1. Literature review

The relationship between Russia and the EU officially began to deteriorate in 2014, following the crisis in Ukraine. A war of sanctions and reciprocal bans ensued, leading to a complete deterioration in 2022 with the start of the Russian «special operation» in Ukrainian territory.
In the summer of 2014, the EU imposed restrictive measures targeting various sectors such as finance, arms, dual-use goods, and specific technologies for oil production and exploration. In response, Russia implemented a political ban on imports of various EU agricultural and food products. These actions had a negative economic impact on both sides, considering the significant volumes of trade. In 2013 Russia was the EU’s third largest trading partner, accounting for 9.5 per cent of total exports and being the second largest for agri-food exports.
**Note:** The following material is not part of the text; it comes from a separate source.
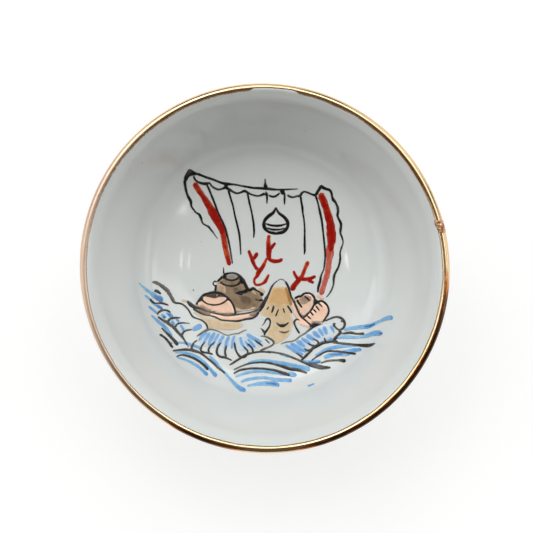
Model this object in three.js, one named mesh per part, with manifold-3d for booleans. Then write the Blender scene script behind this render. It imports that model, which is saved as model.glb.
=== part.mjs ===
// A small porcelain sake cup: glazed inside and out, gilded on the lip, with a treasure ship
// in overglaze enamels on the floor of the bowl. Millimetres, +Z up, the foot stands on z = 0
// and the axis of the cup is the Z axis. The top of the picture points along +Y.
import * as THREE from 'three';
import { mergeVertices } from 'three/addons/utils/BufferGeometryUtils.js';
import Module from 'manifold-3d';

const wasm = await Module();
wasm.setup();

// Driving dimensions of the bowl
const mouthRadius = 30;
const cupHeight = 27;
const wallThickness = 1.4;
const glazeThickness = 0.3;
const floorHeight = 7.5;
const floorSlope = 9;
const wallSlope = 67;
const flareSlope = 42;
const flareLength = 1.8;
const cornerRadius = 5;
const shoulderRadius = 6;
const bellyRadius = 7;
const undersideSlope = 16;

// Driving dimensions of the foot ring
const footTopRadius = 12.9;
const footBottomRadius = 12.3;
const footRingWidth = 1.6;
const footInnerLean = 0.3;
const footHeight = 5.6;
const coveRadius = 1;
const footEdgeRadius = 0.4;
const wellHeight = 4.6;
const wellCornerRadius = 0.8;
const bareFootHeight = 0.9;

// Gilding and enamel
const goldThickness = 0.05;
const goldOuterReach = 1.1;
const goldJoinAngle = 14.9;
const goldJoinLength = 2.2;
const goldJoinWidth = 1.2;
const goldJoinHeight = 0.1;
const enamelGap = 0.02;
const washThickness = 0.06;
const lineThickness = 0.08;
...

Conversely, the EU was Russia’s most important trading partner, representing 46.5 per cent of total exports [European Parliament 2014; House of Lords 2015].
With the new scenario, the European agricultural sector came under pressure, affecting the income of millions of people due to the loss of an important market and having significant implications for the EU energy sector, as gas and oil shipments crossing Ukraine faced difficulties. In 2013, Spain generated more than $51 billion in revenue from exporting agricultural, fish and forestry products, and Russia was the second-largest non-EU market with sales valued at $0.8 billion.
Nevertheless, Spain was one of the six countries worst affected when Russia prohibited particular agri-food goods from the EU in 2014, losing about $420 million, which represents 6.4 per cent of total banned EU products. Despite only 1.8 per cent of Spain’s agricultural exports being directly impacted, the oversupply of goods on the EU market had an indirect influence on prices. Conversely, the swine industry responded positively to the Russian embargo as Russia had already banned European pork since January 2014, leading to a 15 per cent surge in exports to alternative markets [GAIN Report 2014]. Italy is known for being heavily reliant on exports and having a wide range of trading partners. As a result, the impact of trade disruption with a single country is usually absorbed by the overall economy,
{p. 96}although some sectors may be more greatly affected than others, and smaller companies, in particular, may have suffered more. In particular, the EU-Russia trade ban had a significant impact on Italy’s primary sector: Italy’s exports of primary sector products to Russia fell by approximately 33 per cent from around $126 million in 2013 to just $79 million in 2014. In 2014, Italian exports to Russia fell by 11.8 per cent from the previous year.
Note
[1] Restrictions on trade and investment consist of Council Decisions [CFSP] 2022/266 and Council Regulation (EU) 2022/263.
[2] To perform the calculations, we use Smart TIO.